■ Written request:
Repeat exactly each line of the data provided below.

■ Supplied material:
——————
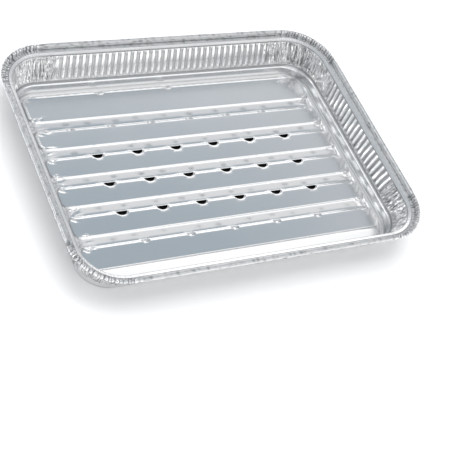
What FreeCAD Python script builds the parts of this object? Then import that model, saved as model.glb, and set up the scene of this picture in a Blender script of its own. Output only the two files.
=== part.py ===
import FreeCAD, Part
import math
import os

import Sketcher

# Perforated grill tray pressed from one sheet of foil. Millimetres, +Z up.
# Origin: middle of the tray, in the plane it stands on. +X along the length, +Y to the rear.

doc = FreeCAD.newDocument("grill_tray")

# ---------------------------------------------------------------- sizes
SIZES = [
    ("foil", 0.2, "sheet thickness"),
    ("rim_length", 325.0, "over the rolled rim"),
    ("rim_width", 250.0, "over the rolled rim"),
    ("rim_height", 39.0, "top of the rolled rim"),
    ("rim_corner", 42.0, "outer corner radius of the rolled rim"),
    ("rim_band", 10.5, "rolled rim and flange together, in plan"),
    ("curl_radius", 2.0, "middle of the sheet in the rolled rim"),
    ("curl_rise", 2.2, "centre of the roll above the flange"),
    ("crease_radius", 0.7, "fold between flange and roll"),
    ("lip_radius", 0.8, "turned-down inner edge of the flange"),
    ("ledge_height", 11.0, "shelf at the foot of the pleats"),
    ("ledge_inset", 0.6, "shelf in front of the pleat crests"),
    ("ledge_width", 2.4, "shelf at the foot of the pleats"),
    ("long_draft", 9.2, "how far the long walls lean in over the pleats"),
    ("short_draft", 3.0, "how far the short walls lean in over the pleats"),
    ("wall_setback", 0.9, "pleat crests behind the flange edge"),
    ("pleat_depth", 1.1, "crest to valley"),
    ("pleat_wall", 0.3, "pleated sheet measured level"),
    ("foot_corner", 27.0, "corner radius at the foot of the pleats"),
    ("pan_slope", 77.0, "smooth band below the shelf, degrees from level"),
    ("pan_bevel", 1.8, "softened bend between that band and the trough"),
    ("plateau_height", 5.0, "flat cooking bands above the trough"),
    ("plateau_length", 277.0, "flat bands, end to end"),
    ("plateau_slope", 50.0, "flanks of the bands, degrees from level"),
    ("plateau_corner", 5.5, "corner radius of the bands at the top"),
    ("plateau_bevel", 1.0, "softened top edges of the bands"),
    ("rear_limit", 94.0, "rear edge of the last band"),
    ("front_limit", 87.5, "front edge of the first band"),
    ("groove_pitch", 30.4, "groove to groove"),
    ("groove_width", 11.0, "between two bands, at the top"),
    ("groove_floor", 3.4, "groove bottoms above the trough"),
    ("groove_reach", 272.0, "length of the raised groove bottoms"),
    ("slot_pitch", 36.6, "perforations along a groove"),
    ("slot_radius", 5.25, "half-round perforation"),
    ("slot_inset", 2.5, "centre of the half-round behind the band's edge"),
    ("slot_flat", 1.0, "straight side of the perforation in front of that centre"),
    ("scallop_radius", 6.3, "bite in the band above a perforation"),
    ("scallop_slope", 73.0, "sides of the bite, degrees from level"),
    ("dimple_pitch_front", 41.2, "plain dimples in the first groove"),
    ("dimple_pitch_rear", 37.4, "plain dimples in the last groove"),
    ("dimple_shift_rear", -12.5, "middle of that row from the middle of the tray"),
    ("dimple_radius", 3.6, "plain dimples in the outer grooves"),
    ("dimple_depth", 1.3, "plain dimples in the outer grooves"),
    ("dimple_inset", 1.2, "centre of a dimple behind the band's edge"),
]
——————
■ Exercise answer:
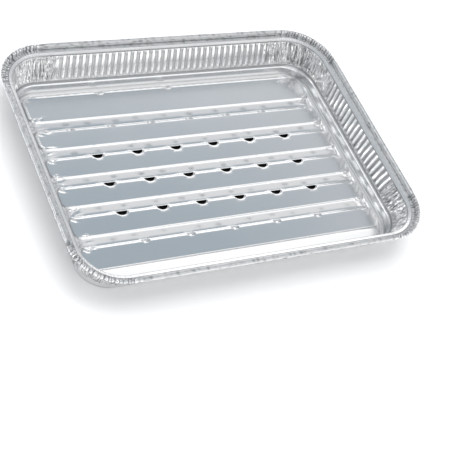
What FreeCAD Python script builds the parts of this object? Then import that model, saved as model.glb, and set up the scene of this picture in a Blender script of its own. Output only the two files.
=== part.py ===
import FreeCAD, Part
import math
import os

import Sketcher

# Perforated grill tray pressed from one sheet of foil. Millimetres, +Z up.
# Origin: middle of the tray, in the plane it stands on. +X along the length, +Y to the rear.

doc = FreeCAD.newDocument("grill_tray")

# ---------------------------------------------------------------- sizes
SIZES = [
    ("foil", 0.2, "sheet thickness"),
    ("rim_length", 325.0, "over the rolled rim"),
    ("rim_width", 250.0, "over the rolled rim"),
    ("rim_height", 39.0, "top of the rolled rim"),
    ("rim_corner", 42.0, "outer corner radius of the rolled rim"),
    ("rim_band", 10.5, "rolled rim and flange together, in plan"),
    ("curl_radius", 2.0, "middle of the sheet in the rolled rim"),
    ("curl_rise", 2.2, "centre of the roll above the flange"),
    ("crease_radius", 0.7, "fold between flange and roll"),
    ("lip_radius", 0.8, "turned-down inner edge of the flange"),
    ("ledge_height", 11.0, "shelf at the foot of the pleats"),
    ("ledge_inset", 0.6, "shelf in front of the pleat crests"),
    ("ledge_width", 2.4, "shelf at the foot of the pleats"),
    ("long_draft", 9.2, "how far the long walls lean in over the pleats"),
    ("short_draft", 3.0, "how far the short walls lean in over the pleats"),
    ("wall_setback", 0.9, "pleat crests behind the flange edge"),
    ("pleat_depth", 1.1, "crest to valley"),
    ("pleat_wall", 0.3, "pleated sheet measured level"),
    ("foot_corner", 27.0, "corner radius at the foot of the pleats"),
    ("pan_slope", 77.0, "smooth band below the shelf, degrees from level"),
    ("pan_bevel", 1.8, "softened bend between that band and the trough"),
    ("plateau_height", 5.0, "flat cooking bands above the trough"),
    ("plateau_length", 277.0, "flat bands, end to end"),
    ("plateau_slope", 50.0, "flanks of the bands, degrees from level"),
    ("plateau_corner", 5.5, "corner radius of the bands at the top"),
    ("plateau_bevel", 1.0, "softened top edges of the bands"),
    ("rear_limit", 94.0, "rear edge of the last band"),
    ("front_limit", 87.5, "front edge of the first band"),
    ("groove_pitch", 30.4, "groove to groove"),
    ("groove_width", 11.0, "between two bands, at the top"),
    ("groove_floor", 3.4, "groove bottoms above the trough"),
    ("groove_reach", 272.0, "length of the raised groove bottoms"),
    ("slot_pitch", 36.6, "perforations along a groove"),
    ("slot_radius", 5.25, "half-round perforation"),
    ("slot_inset", 2.5, "centre of the half-round behind the band's edge"),
    ("slot_flat", 1.0, "straight side of the perforation in front of that centre"),
    ("scallop_radius", 6.3, "bite in the band above a perforation"),
    ("scallop_slope", 73.0, "sides of the bite, degrees from level"),
    ("dimple_pitch_front", 41.2, "plain dimples in the first groove"),
    ("dimple_pitch_rear", 37.4, "plain dimples in the last groove"),
    ("dimple_shift_rear", -12.5, "middle of that row from the middle of the tray"),
    ("dimple_radius", 3.6, "plain dimples in the outer grooves"),
    ("dimple_depth", 1.3, "plain dimples in the outer grooves"),
    ("dimple_inset", 1.2, "centre of a dimple behind the band's edge"),
]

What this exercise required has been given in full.